Operações do Intelecto
 São três as operações do intelecto. A primeira é a apreensão dos termos, sem que nada se afirme ou negue sobre eles. A segunda é a composição ou divisão, que forma a proposição atribuindo ou negando algo ao termo. A terceira é a elaboração do discurso, quando da verdade de uma proposição se infere outra verdade aí não presente.
 

Potência
 Noção introduzida por Aristóteles que surge para solucionar o problema do movimento e da multiplicidade no ponto   — extremamente complicado   — em que os eleatas o haviam deixado, negando pura e simplesmente a sua existência ou possibilidade. Para explicar a mudança Aristóteles vai imaginar os seres constituidos, simultaneamente, de potência e acto. O acto é a determinação, aquilo que um ser num dado momento é; enquanto a potência é a indeterminação determinável, o conjunto de possibilidades que uma coisa, por acção do acto, pode vir a ser.
 Em João de São Tomás, todavia, este termo é fundamente usado para se referir às potências cognitivas, e abrange tanto os sentidos internos — o intelecto propriamente dito — quanto os sentidos externos — a visão, olfacto, tacto, gosto...
 

Razão
 Pode ser a faculdade de pensar, mas no sentido mais comum em que João de São Tomás utiliza o termo é razão e causa de porque uma coisa é tal como é. Costuma ser, também, definida como natureza ou essência. Sendo ratio aquilo pelo qual a realidade é o que é, confunde-se com ideia, natureza, essência, mas é também princípio de inteligibilidade, razão imanente, essencial e substancial das coisas. Trata-se do princípio imanente das coisas determinando-as na sua essência e actualidade.
 

Relação
 Trata-se de um ente que é constituido unicamente como “ser para”, daí ter um carácter entitativo mínimo. A relação é a ligação entre duas ou mais coisas, que recebem o nome de termos; é portanto a referência de um sujeito a um termo. Consta de três elementos, um sujeito   — aquilo que é referido, o que é formado e denominado pela relação   —; um termo   — aquilo ao qual o sujeito se relaciona ou para o qual tende   —; e um fundamento   — aquilo pelo qual o sujeito se refere ao termo, e que é razão e causa donde as relações obtêm existência.
 

Relação Categorial
 É a relação em que o fundamento se distingue do sujeito relacionado.
 

Relação de Razão
 São as relações lógicas que se dão em virtude das operações mentais de um sujeito que relaciona ideias ou conceitos.
 

Relação Real
 São as relações que se dão nas coisas independentemente da operação mental que pode, ou não apreendê-las.
 

Relação Transcendental
 É aquela em que sujeito da relação se identifica com o fundamento.
 

Segunda Intenção
 Tratam-se das afecções que pertencem à coisa segundo o modo como é conhecida; enquanto as que pertencem às coisas tal como são em si constituem primeiras intenções.

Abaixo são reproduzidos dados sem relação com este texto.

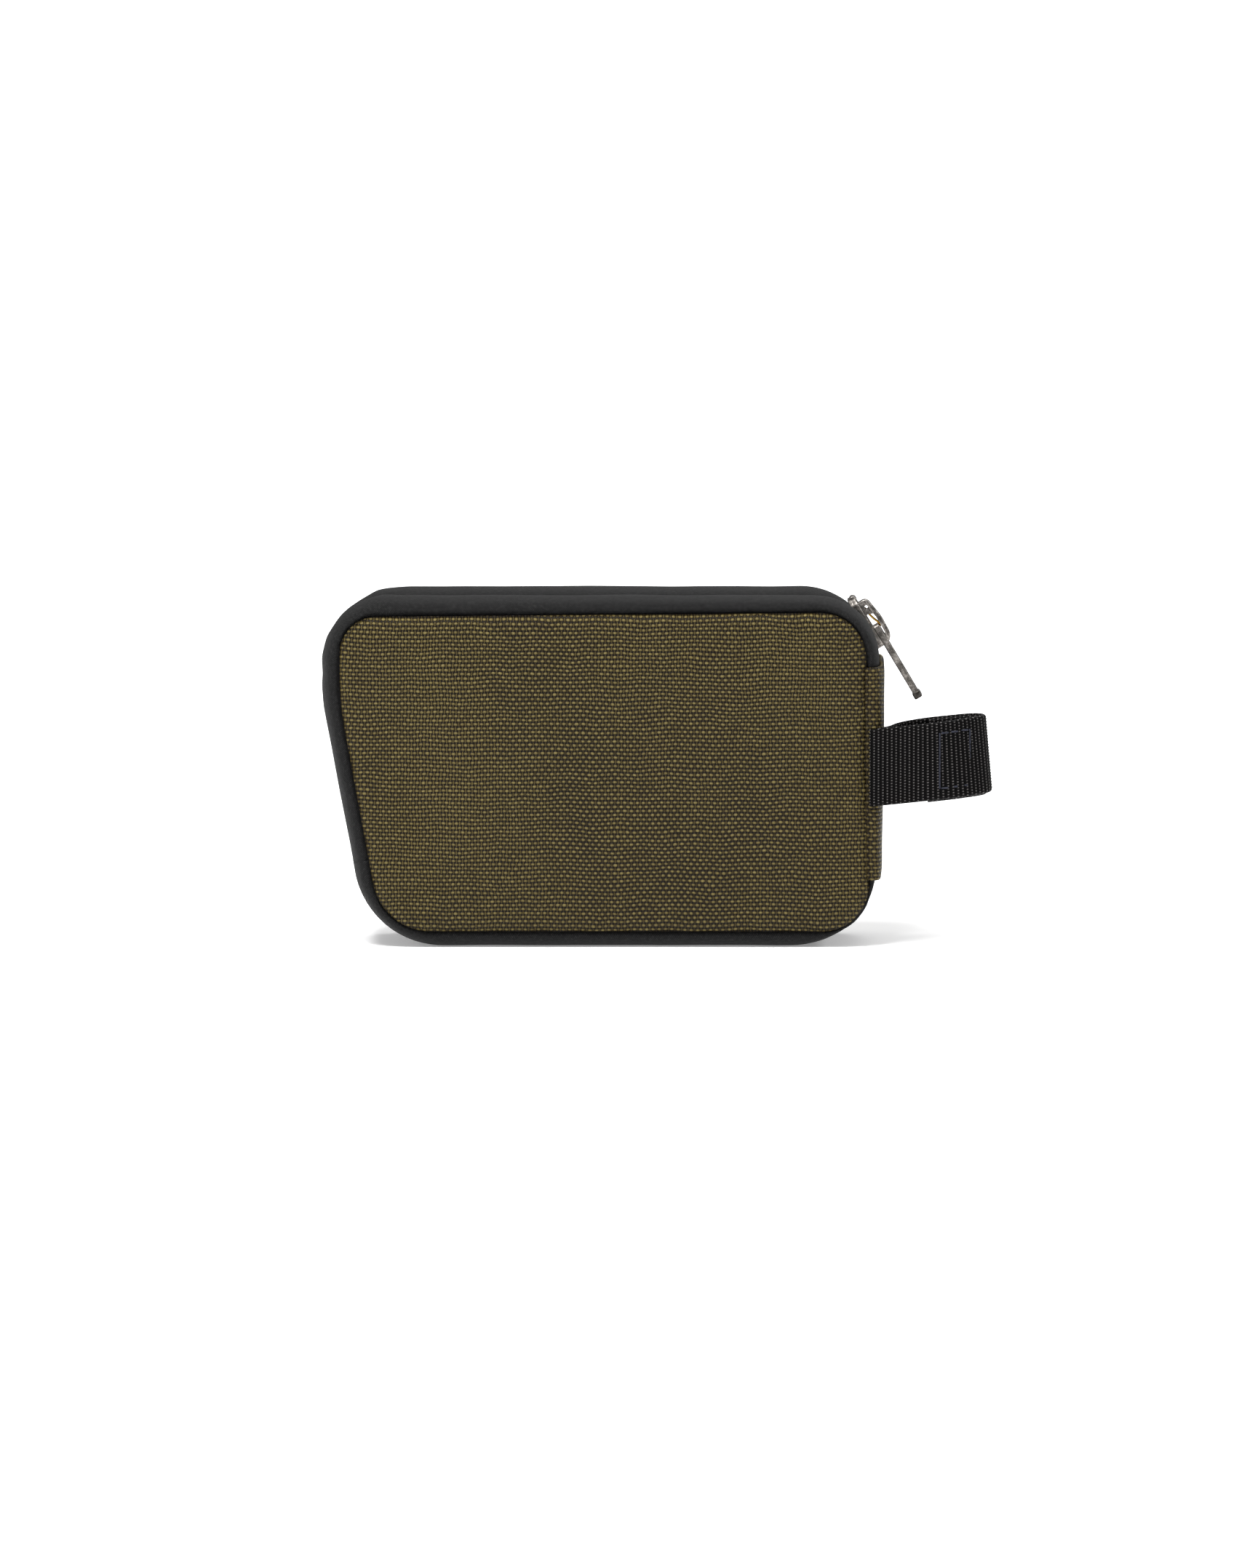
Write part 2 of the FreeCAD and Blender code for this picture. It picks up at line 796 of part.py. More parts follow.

As segundas intenções, que são relações de razão, constituem propriamente o objecto da Lógica, porque a tarefa da disciplina é ordenar as coisas enquanto existem na apreensão.
 A distinção entre primeiras e segundas intenções baseia-se na distinção entre os dois estados sob os quais a matéria pode ser considerada: tal como é em si, quer na existência quer na essência; ou tal como é na apreensão. Este último estado é segundo relativamente ao ser em si, que é primeiro, pois ser conhecido é posterior ao ser em si do objecto.
 

Semelhança
 É a espécie de um ser que é produzida ou emitida pelo objecto e imprimida nos sentidos do sujeito a fim de que este possa conhecer essa realidade que lhe é exterior.
 

Signo
 Algo que representa ao intelecto uma coisa diferente dele próprio, sem que constitua, necessariamente, uma realidade material e física, pois só assim a definição de signo abrange tanto o formal como o instrumental. O signo comporta tanto uma relação com outro, ao qual representa, como dependência desse outro   — o seu signado   — pois é sempre mais imperfeito que aquilo que representa e manifesta ao sujeito cognoscente. O signo relaciona-se assim com o signado como seu substituto e subordinado, e a representação é tanto mais perfeita quanto mais próximo este estiver do signado, com o qual tem, necessariamente, alguma conexão ou proporção.
 

Substância
 Trata-se do substrato dos acidentes de um ser. A substância “está sob os acidentes, é fonte de acção, revela aquilo que a coisa é [...] é aquilo que é em si e não noutro; é o que subsiste em si [...] aquilo de que em primeiro lugar e principalmente se diz que é, porque é, no plano ontológico, sujeito de todas as determinações; porque é natureza, i.é, centro de actividade, e essência, i.é, o que determina o ser a ser aquilo que é” (Pires,1992:1330).
 

Termo
 É o último elemento que forma a proposição e oração simples. Trata-se do signo convencionalmente significativo a partir do qual se elabora a proposição, e compreende tanto o termo mental, quanto o pronunciado ou escrito.